> [GIVEN ENTRIES]:

☆ ☆ ☆ ☆ ☆

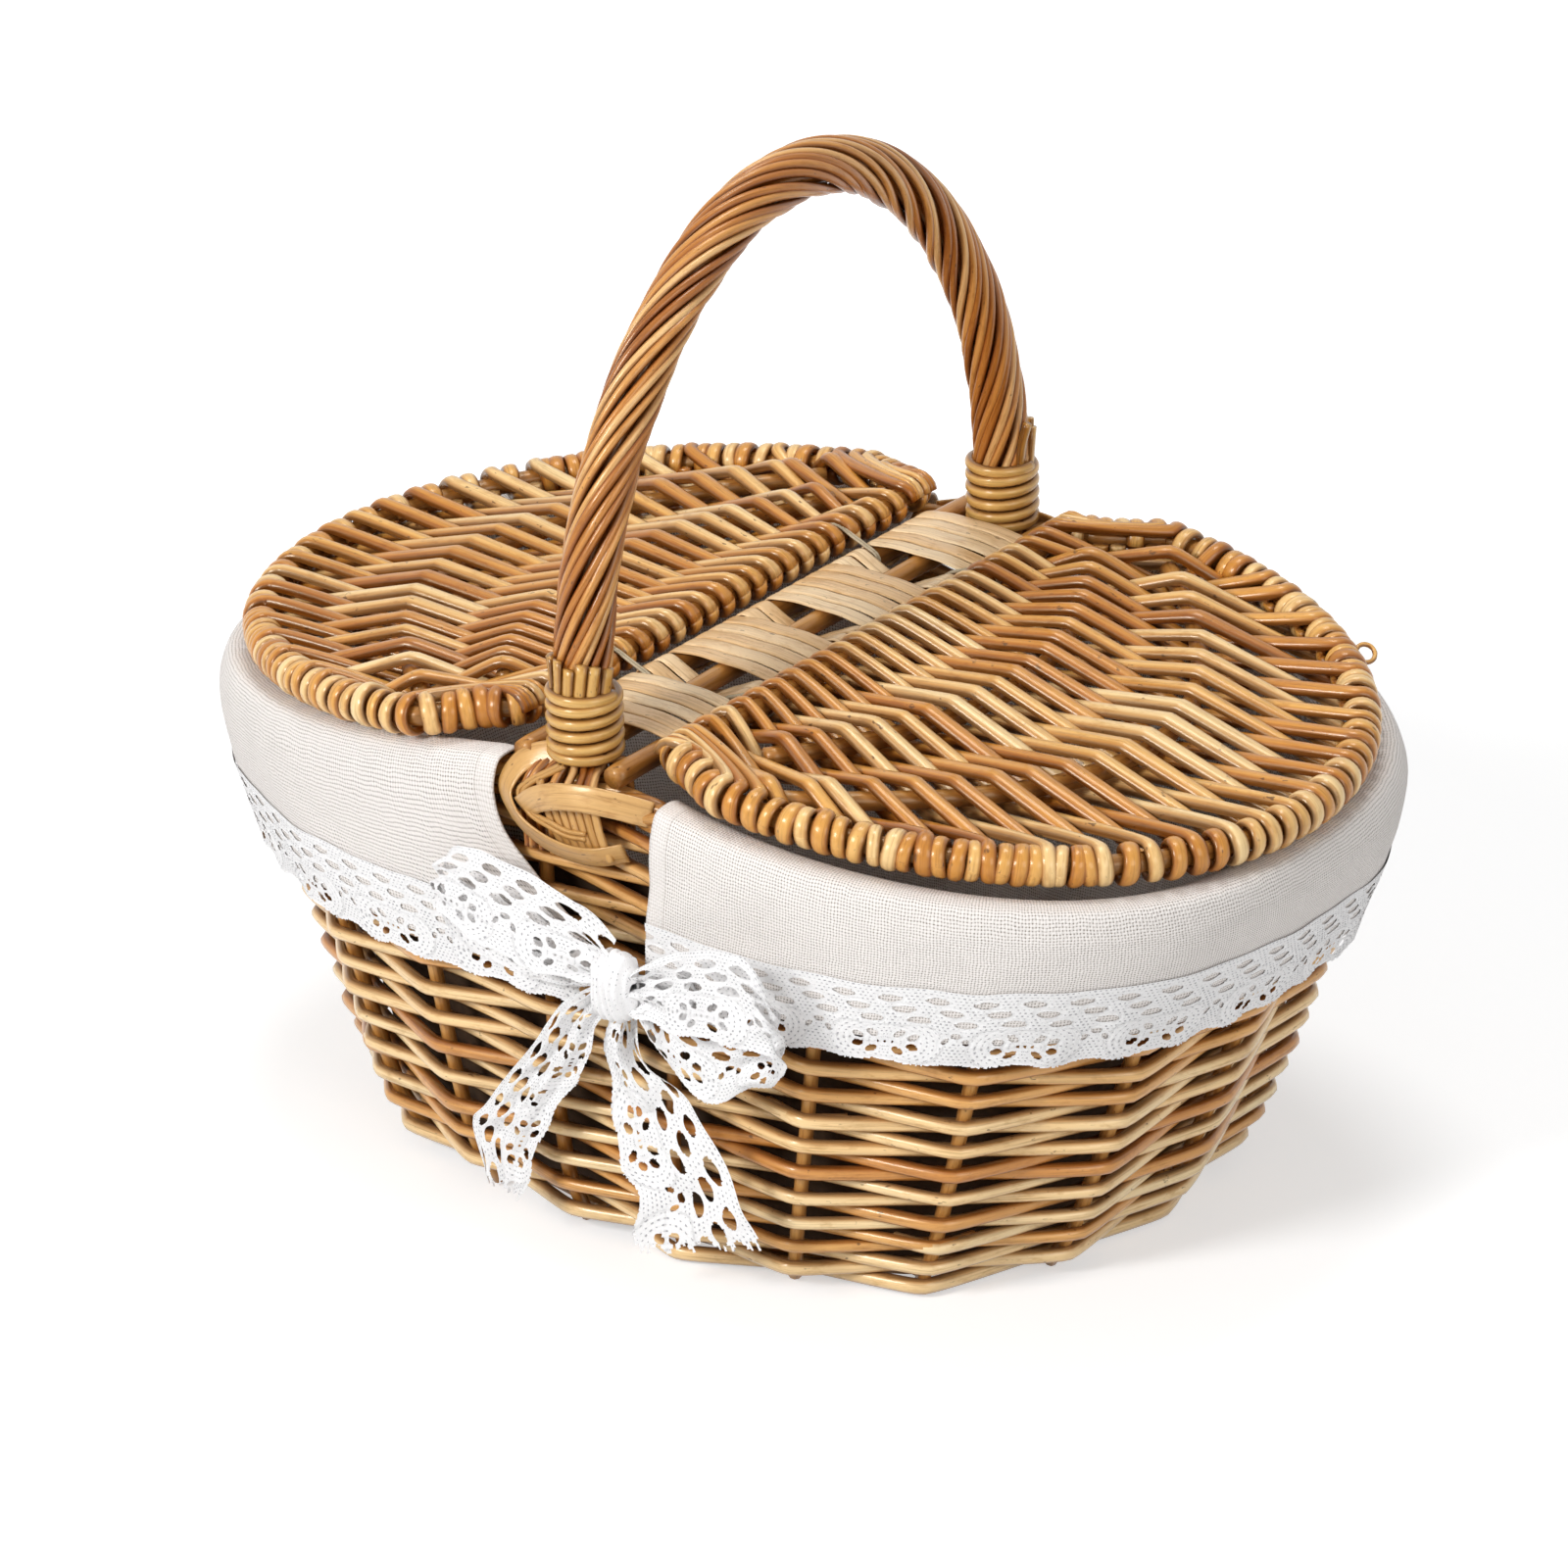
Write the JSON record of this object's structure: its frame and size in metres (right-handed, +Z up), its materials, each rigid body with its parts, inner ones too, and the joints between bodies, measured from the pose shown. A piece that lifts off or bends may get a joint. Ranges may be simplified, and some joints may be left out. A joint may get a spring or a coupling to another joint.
{
  "type": "lidded woven basket",
  "caption": "Oval willow basket with a twisted arch handle, a pair of hinged woven lids, a linen liner with lace and ribbon bows.",
  "frame": {"origin": "middle of the underside of the base, at the middle of the box round the whole part", "axes": "+X along the basket to the right lid, +Y to the rear, +Z up; the front with the shown bow faces -Y"},
  "size_m": [0.4216, 0.3034, 0.3478],
  "materials": {
    "willow": "glossy varnished honey-coloured willow",
    "willow_dark": "varnished orange-brown willow",
    "skein": "pale split willow skein, smooth and slightly glossy",
    "cord": "white cord",
    "linen": "off-white linen in plain weave",
    "lace": "white cotton lace"
  },
  "bodies": {
    "basket": {"base_mat": "willow", "bridge_centre_rod": "willow", "bridge_skein_1": "skein", "bridge_skein_2": "skein", "bridge_skein_3": "skein", "bridge_skein_4": "skein", "bridge_skein_5": "skein", "bridge_skein_6": "skein", "bridge_skein_7": "skein", "front_bow": "lace", "front_foot_wrap": "skein", "front_lashing": "skein", "handle_core": "willow_dark", "handle_rod_1": "willow_dark", "handle_rod_2": "willow_dark", "handle_rod_3": "willow_dark", "handle_rod_4": "willow_dark", "handle_rod_5": "willow_dark", "handle_rod_6": "willow_dark", "handle_rod_7": "willow_dark", "handle_rod_8": "willow_dark", "left_bridge_rod": "willow", "left_flap": "linen", "left_front_hinge_loop": "cord", "left_lace": "lace", "left_rear_hinge_loop": "cord", "liner_bag": "linen", "rear_bow": "lace", "rear_foot_wrap": "skein", "rear_lashing": "skein", "right_bridge_rod": "willow", "right_flap": "linen", "right_front_hinge_loop": "cord", "right_lace": "lace", "right_rear_hinge_loop": "cord", "stakes_and_border": "willow_dark", "wall_weave": "willow"},
    "left_lid": {"left_lid_frame": "willow_dark", "left_lid_inner_rib": "willow", "left_lid_outer_rib": "willow", "left_lid_weave": "willow_dark"},
    "right_lid": {"right_lid_frame": "willow_dark", "right_lid_inner_rib": "willow", "right_lid_outer_rib": "willow", "right_lid_weave": "willow_dark"}
  },
  "joints": [
    {"name": "right_lid_hinge", "type": "hinge", "parent": "basket", "child": "right_lid", "pos_m": [0.0323, 0, 0.18237], "axis": [0, -1, 0], "range_deg": [0, 100]},
    {"name": "left_lid_hinge", "type": "hinge", "parent": "basket", "child": "left_lid", "pos_m": [-0.0323, 0, 0.18237], "axis": [0, 1, 0], "range_deg": [0, 100]}
  ]
}
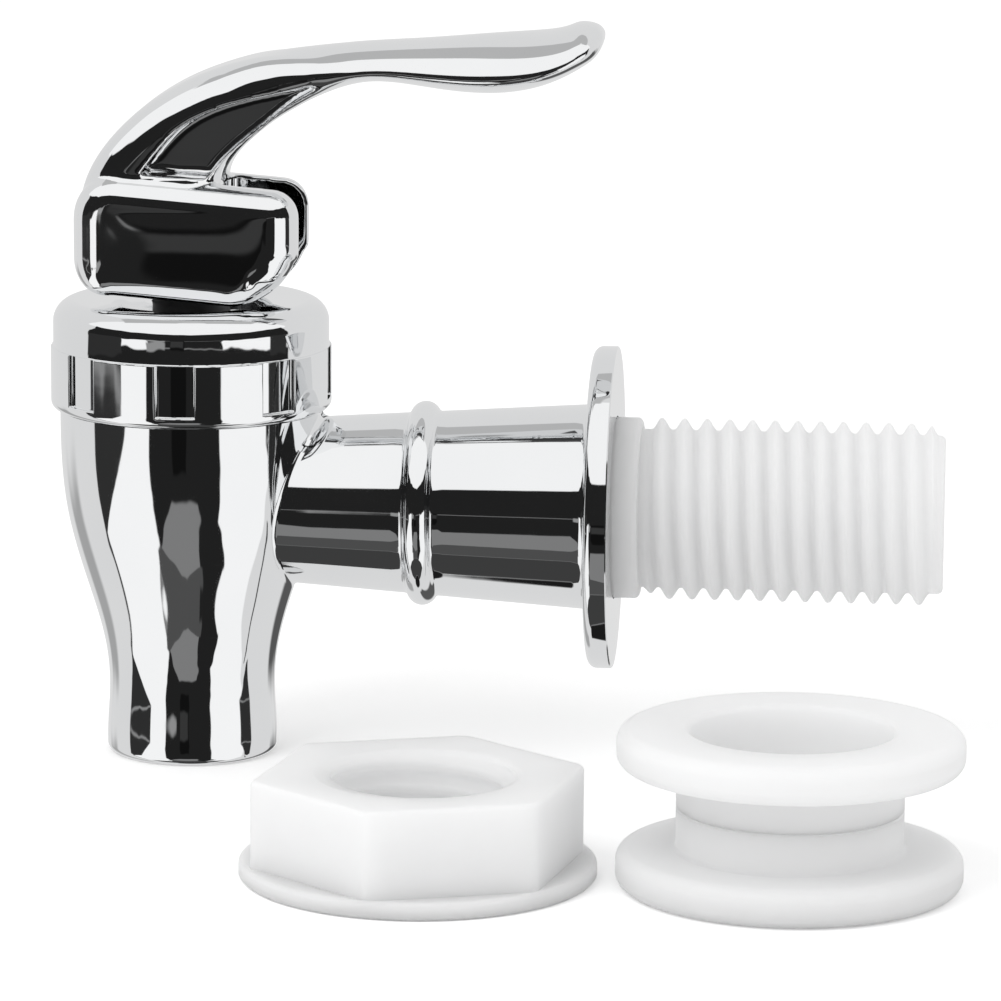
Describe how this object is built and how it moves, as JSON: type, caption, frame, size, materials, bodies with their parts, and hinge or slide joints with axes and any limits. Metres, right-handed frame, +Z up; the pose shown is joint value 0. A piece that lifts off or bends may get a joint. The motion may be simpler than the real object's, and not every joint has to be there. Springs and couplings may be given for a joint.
{
  "type": "beverage dispenser spigot",
  "caption": "Push-lever spigot with a vase-shaped plated body, bonnet cap, flanged shank and translucent threaded nipple, with its loose hex nut and flanged sealing washers.",
  "frame": {"origin": "centre of the wall flange's rear face, on the shank axis", "axes": "+X along the shank into the tank, +Z up along the body axis, away from the spout's mouth"},
  "size_m": [0.0814, 0.0709, 0.066],
  "materials": {
    "chrome_plate": "bright chrome plating on moulded plastic",
    "natural_plastic": "natural translucent moulded plastic",
    "clear_silicone": "translucent moulded silicone, soft sheen",
    "stem_plastic": "white moulded plastic",
    "spring_steel": "bright drawn wire",
    "ring_rubber": "black moulded rubber"
  },
  "bodies": {
    "body": {"faucet_body": "chrome_plate", "bonnet_cap": "chrome_plate", "bonnet_gasket": "clear_silicone", "threaded_nipple": "natural_plastic", "nipple_o_ring": "ring_rubber", "hex_nut": "natural_plastic", "outer_washer": "clear_silicone", "inner_washer": "clear_silicone"},
    "spring_seat": {"spring_washer": "stem_plastic", "stem_spring": "spring_steel"},
    "stem": {"valve_stem": "stem_plastic", "stem_o_ring": "ring_rubber", "seat_cup": "clear_silicone"},
    "lever": {"lever_handle": "chrome_plate"}
  },
  "joints": [
    {"name": "lever_swivel", "type": "hinge", "parent": "body", "child": "spring_seat", "pos_m": [-0.0378, 0, 0.018], "axis": [0, 0, 1], "continuous": true},
    {"name": "stem_lift", "type": "slide", "parent": "spring_seat", "child": "stem", "axis": [0, 0, 1], "range_m": [0, 0.0022], "deforming": ["stem_spring"]},
    {"name": "lever_press", "type": "hinge", "parent": "stem", "child": "lever", "pos_m": [-0.0378, 0, 0.0229], "axis": [0, 1, 0], "range_deg": [0, 30], "stiffness_Nm_per_rad": 0.15, "springref_deg": -11.46}
  ],
  "couplings": [
    {"joint": "stem_lift", "follows": "lever_press", "m_per_rad": 0.00416}
  ]
}
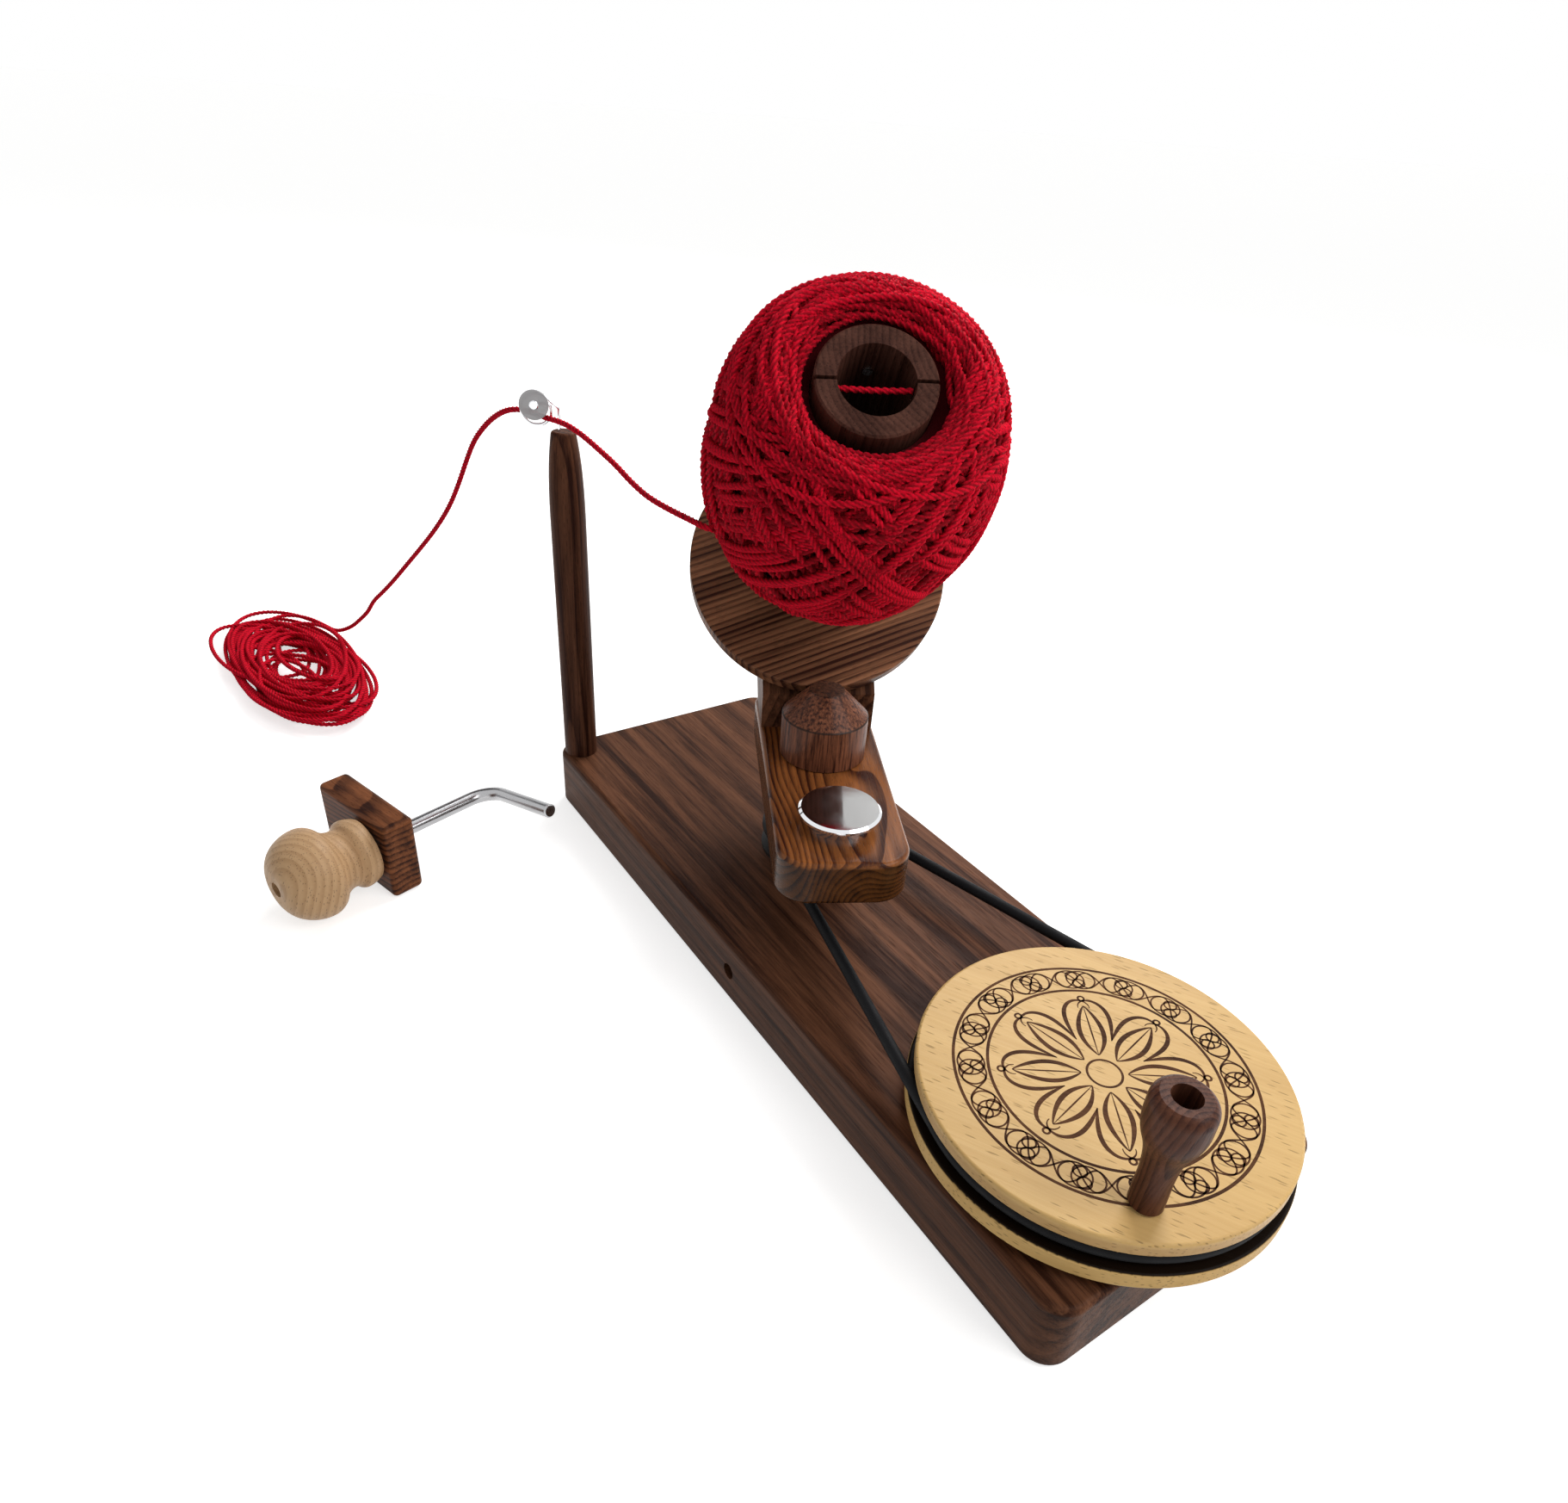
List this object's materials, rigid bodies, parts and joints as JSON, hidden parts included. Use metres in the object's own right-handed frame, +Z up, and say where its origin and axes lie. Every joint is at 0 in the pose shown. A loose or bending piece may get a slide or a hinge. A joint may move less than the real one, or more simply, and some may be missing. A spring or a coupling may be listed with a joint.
{
  "type": "yarn cone winder",
  "caption": "Hand-cranked yarn winder: a belt-driven flyer carries a tilted spindle round a fixed cone, beside a guide post and a loose clamp.",
  "frame": {"origin": "centre of the base board's underside", "axes": "+X along the board towards the crank wheel, +Z up, -Y the long side with the clamp hole"},
  "size_m": [0.7833, 0.3482, 0.3239],
  "materials": {
    "dark_wood": "satin walnut stain",
    "post_wood": "satin dark stain",
    "cone_wood": "satin stain",
    "pale_wood": "satin beech",
    "knob_wood": "satin beech",
    "bright_chrome": "polished",
    "steel": "zinc plated",
    "brass_sleeve": "satin",
    "belt_rubber": "satin",
    "pulley_plastic": "satin black",
    "guide_plastic": "clear grey",
    "yarn": "spun wool, dark red"
  },
  "bodies": {
    "base": {"base_board": "dark_wood", "guide_post": "post_wood", "guide_wire": "bright_chrome", "guide_disc": "guide_plastic", "guide_rivet": "bright_chrome", "main_shaft": "steel", "shaft_washer": "steel", "shaft_nut": "steel", "shaft_spacer": "steel", "cone_spacer": "steel", "sun_cone": "cone_wood", "wheel_axle": "steel", "axle_washer": "steel", "retaining_ring": "steel", "drive_belt": "belt_rubber", "yarn_strand": "yarn", "yarn_hank": "yarn", "clamp_rod": "bright_chrome"},
    "wheel": {"wheel_top_disc": "pale_wood", "wheel_core": "pale_wood", "wheel_bottom_disc": "pale_wood", "wheel_bearings": "steel", "wheel_screws": "steel", "handle_insert": "brass_sleeve", "handle_washer": "steel", "handle_screw": "steel"},
    "handle": {"crank_handle": "post_wood"},
    "flyer": {"flyer_arm": "dark_wood", "arm_pulley": "pulley_plastic", "pulley_screws": "steel", "arm_bearings": "steel", "flyer_upright": "dark_wood", "upright_screws": "steel", "counterweight": "bright_chrome", "counterweight_screw": "steel", "spindle_bolt": "steel", "spindle_nut": "steel", "spindle_washers": "steel"},
    "core": {"flange_disc": "dark_wood", "flange_screws": "steel", "core_tube": "dark_wood", "core_set_screw": "steel", "core_bearings": "steel", "yarn_package": "yarn", "yarn_winding": "yarn", "yarn_start": "yarn", "yarn_tail": "yarn"},
    "clamp_jaw": {"clamp_block": "dark_wood", "clamp_washer": "steel"},
    "clamp_knob_set": {"clamp_knob": "knob_wood", "clamp_insert": "brass_sleeve"}
  },
  "joints": [
    {"name": "wheel_spin", "type": "hinge", "parent": "base", "child": "wheel", "pos_m": [0.159, 0, 0.05], "axis": [0, 0, 1], "continuous": true},
    {"name": "handle_spin", "type": "hinge", "parent": "wheel", "child": "handle", "pos_m": [0.20733, -0.0326, 0.08], "axis": [0, 0, 1], "continuous": true},
    {"name": "flyer_spin", "type": "hinge", "parent": "base", "child": "flyer", "pos_m": [-0.0435, 0, 0.08], "axis": [0, 0, 1], "continuous": true},
    {"name": "core_spin", "type": "hinge", "parent": "flyer", "child": "core", "pos_m": [-0.09942, 0.02973, 0.17731], "axis": [0.6133, -0.3261, 0.7193], "continuous": true},
    {"name": "clamp_jaw_slide", "type": "slide", "parent": "base", "child": "clamp_jaw", "axis": [-0.289, 0.9573, 0], "range_m": [0, 0.02]},
    {"name": "clamp_knob_turn", "type": "hinge", "parent": "clamp_jaw", "child": "clamp_knob_set", "pos_m": [-0.1658, -0.2431, 0.0252], "axis": [-0.289, 0.9573, 0], "range_deg": [0, 5800]}
  ],
  "couplings": [
    {"joint": "flyer_spin", "follows": "wheel_spin", "ratio": 3.1087},
    {"joint": "core_spin", "follows": "wheel_spin", "ratio": 0.86482},
    {"joint": "clamp_knob_turn", "follows": "clamp_jaw_slide", "rad_per_m": 5026.5}
  ]
}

☆ ☆ ☆ ☆ ☆

> [GOAL]: Copy each line in the data that holds the word "handed".

> [WORKED SOLUTION]:
Write the JSON record of this object's structure: its frame and size in metres (right-handed, +Z up), its materials, each rigid body with its parts, inner ones too, and the joints between bodies, measured from the pose shown. A piece that lifts off or bends may get a joint. Ranges may be simplified, and some joints may be left out. A joint may get a spring or a coupling to another joint.
Describe how this object is built and how it moves, as JSON: type, caption, frame, size, materials, bodies with their parts, and hinge or slide joints with axes and any limits. Metres, right-handed frame, +Z up; the pose shown is joint value 0. A piece that lifts off or bends may get a joint. The motion may be simpler than the real object's, and not every joint has to be there. Springs and couplings may be given for a joint.
List this object's materials, rigid bodies, parts and joints as JSON, hidden parts included. Use metres in the object's own right-handed frame, +Z up, and say where its origin and axes lie. Every joint is at 0 in the pose shown. A loose or bending piece may get a slide or a hinge. A joint may move less than the real one, or more simply, and some may be missing. A spring or a coupling may be listed with a joint.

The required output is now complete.